God’s love for us is also conjugal and parental. God, as Father, also gives us paternal love. Paternal love is encouraging, wanting his children to grow, and pushing them to give their very best. However paternal love is also correction. After the famous passage, John 3:16, we hear in today’s Gospel reading, “For God did not send his Son into the world to condemn the world, but that the world might be saved through him.” Do not understand this as meaning that God does not intend to judge the world and us. Too often we think that to judge is to condemn, but very often we need to judge something in order to see what needs to be done to make things right. “For God so loved the world that he gave his only Son, so that everyone who believes in him might not perish but might have eternal life.” Through our sin we lost the gift of eternal life that God wants to share with us. In his incarnation, Jesus not only reveals perfectly God to us, but he also, as the Second Vatican Council teaches, “Reveals Man to Himself.” In other words, Jesus, by his life, death and resurrection, reveals to us how we are to live as the children of God. Jesus is the Light of the World, but as he notes in today’s Gospel reading, “people preferred darkness to light, because their works were evil.”

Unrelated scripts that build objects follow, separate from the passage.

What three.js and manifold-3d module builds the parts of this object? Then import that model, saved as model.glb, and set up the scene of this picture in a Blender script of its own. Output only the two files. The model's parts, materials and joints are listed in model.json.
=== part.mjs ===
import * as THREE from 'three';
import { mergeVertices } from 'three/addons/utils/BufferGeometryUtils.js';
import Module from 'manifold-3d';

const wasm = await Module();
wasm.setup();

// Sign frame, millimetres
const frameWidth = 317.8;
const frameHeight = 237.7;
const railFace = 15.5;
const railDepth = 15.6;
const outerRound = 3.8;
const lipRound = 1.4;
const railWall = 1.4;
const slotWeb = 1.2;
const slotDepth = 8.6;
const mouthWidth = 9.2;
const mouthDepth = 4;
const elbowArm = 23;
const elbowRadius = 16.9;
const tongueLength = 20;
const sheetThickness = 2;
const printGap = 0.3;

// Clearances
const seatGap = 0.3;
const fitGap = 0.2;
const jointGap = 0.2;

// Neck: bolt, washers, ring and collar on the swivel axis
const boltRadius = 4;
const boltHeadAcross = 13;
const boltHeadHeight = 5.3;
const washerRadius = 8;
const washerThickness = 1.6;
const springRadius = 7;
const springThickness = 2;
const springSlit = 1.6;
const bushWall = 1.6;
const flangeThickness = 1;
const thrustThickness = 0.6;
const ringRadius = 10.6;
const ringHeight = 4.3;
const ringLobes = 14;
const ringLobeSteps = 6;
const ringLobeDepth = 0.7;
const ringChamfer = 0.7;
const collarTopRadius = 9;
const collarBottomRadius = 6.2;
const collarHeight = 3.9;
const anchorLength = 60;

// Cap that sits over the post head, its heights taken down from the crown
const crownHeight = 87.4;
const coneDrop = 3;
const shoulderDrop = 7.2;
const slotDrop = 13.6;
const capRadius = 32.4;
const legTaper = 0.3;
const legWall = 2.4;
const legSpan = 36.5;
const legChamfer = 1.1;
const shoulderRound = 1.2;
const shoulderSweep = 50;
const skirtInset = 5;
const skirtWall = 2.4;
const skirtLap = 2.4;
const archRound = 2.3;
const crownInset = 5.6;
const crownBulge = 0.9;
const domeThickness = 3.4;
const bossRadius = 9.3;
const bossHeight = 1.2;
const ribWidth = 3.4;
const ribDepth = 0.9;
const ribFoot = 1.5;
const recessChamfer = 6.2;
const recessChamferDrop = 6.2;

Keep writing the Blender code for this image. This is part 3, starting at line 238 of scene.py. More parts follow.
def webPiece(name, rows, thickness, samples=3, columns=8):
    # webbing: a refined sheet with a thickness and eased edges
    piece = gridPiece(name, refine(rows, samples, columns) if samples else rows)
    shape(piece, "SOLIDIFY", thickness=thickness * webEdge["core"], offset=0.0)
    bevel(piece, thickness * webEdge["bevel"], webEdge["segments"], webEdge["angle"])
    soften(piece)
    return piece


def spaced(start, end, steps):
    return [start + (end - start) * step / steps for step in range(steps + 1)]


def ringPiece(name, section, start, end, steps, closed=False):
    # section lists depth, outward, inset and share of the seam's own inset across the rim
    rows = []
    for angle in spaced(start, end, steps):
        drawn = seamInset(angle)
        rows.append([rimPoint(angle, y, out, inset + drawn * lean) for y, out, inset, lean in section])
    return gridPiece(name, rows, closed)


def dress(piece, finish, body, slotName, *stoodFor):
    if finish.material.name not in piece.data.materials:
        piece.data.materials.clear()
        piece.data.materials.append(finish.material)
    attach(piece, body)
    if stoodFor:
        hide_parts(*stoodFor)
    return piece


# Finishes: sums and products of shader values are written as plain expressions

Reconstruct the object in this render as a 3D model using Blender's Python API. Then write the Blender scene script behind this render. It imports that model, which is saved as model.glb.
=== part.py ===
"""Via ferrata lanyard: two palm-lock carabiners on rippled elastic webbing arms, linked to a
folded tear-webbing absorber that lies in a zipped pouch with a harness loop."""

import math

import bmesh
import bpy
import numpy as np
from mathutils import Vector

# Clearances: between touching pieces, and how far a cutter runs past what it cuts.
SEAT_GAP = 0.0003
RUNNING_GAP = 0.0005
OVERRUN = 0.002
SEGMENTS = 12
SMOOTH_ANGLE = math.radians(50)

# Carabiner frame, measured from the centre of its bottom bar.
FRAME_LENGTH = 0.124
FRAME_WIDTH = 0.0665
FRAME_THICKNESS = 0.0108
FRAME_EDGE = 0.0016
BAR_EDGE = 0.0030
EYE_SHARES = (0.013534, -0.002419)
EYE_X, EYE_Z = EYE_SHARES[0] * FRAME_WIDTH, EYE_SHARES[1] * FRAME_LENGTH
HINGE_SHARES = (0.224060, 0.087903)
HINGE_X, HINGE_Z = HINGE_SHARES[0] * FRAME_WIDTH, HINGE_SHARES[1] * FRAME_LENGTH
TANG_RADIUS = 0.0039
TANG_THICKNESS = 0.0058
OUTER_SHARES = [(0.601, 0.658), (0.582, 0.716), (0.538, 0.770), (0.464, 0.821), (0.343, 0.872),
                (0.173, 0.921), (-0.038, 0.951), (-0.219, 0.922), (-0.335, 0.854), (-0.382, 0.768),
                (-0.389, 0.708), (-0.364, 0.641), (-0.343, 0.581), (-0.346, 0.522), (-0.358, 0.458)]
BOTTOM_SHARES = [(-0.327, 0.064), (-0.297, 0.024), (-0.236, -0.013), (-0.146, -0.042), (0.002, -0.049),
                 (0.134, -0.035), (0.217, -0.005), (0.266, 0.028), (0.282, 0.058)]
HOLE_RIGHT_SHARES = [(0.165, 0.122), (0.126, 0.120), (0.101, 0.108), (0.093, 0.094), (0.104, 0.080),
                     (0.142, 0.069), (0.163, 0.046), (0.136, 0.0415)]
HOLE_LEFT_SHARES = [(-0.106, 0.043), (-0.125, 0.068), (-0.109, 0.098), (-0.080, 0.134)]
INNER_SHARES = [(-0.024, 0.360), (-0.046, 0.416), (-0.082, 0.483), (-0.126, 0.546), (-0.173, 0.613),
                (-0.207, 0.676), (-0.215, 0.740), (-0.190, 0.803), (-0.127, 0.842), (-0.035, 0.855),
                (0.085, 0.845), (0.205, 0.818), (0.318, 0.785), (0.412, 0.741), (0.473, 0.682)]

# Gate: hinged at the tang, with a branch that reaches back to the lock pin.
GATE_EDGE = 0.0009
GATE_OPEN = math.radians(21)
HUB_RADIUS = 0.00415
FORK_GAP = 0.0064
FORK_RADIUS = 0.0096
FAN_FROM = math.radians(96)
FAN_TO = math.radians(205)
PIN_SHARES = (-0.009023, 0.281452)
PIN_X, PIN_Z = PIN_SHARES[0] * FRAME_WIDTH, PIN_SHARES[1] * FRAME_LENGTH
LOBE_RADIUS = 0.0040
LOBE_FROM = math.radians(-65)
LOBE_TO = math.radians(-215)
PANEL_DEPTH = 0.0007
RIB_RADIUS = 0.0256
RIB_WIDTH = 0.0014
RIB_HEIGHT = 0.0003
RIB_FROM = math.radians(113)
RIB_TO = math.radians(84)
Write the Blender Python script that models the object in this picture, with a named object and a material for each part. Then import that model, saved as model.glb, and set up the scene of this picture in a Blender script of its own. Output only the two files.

When we encounter Jesus, the Light of the World, when we enter into a personal relationship with him, we become aware of our sins. However our response to this awareness of our sins should not be despair and fear, wanting to hide from them by staying in the dark. Rather, “For God did not send his Son into the world to condemn the world, but that the world might be saved through him.” Our encounter with God’s love should lead us to conversion, to repentance from our sins, so that we can experience God’s love poured out in mercy. When we do just this, then we can truly live out the theme of the Fourth Sunday of Lent – Laetare, which means, REJOICE!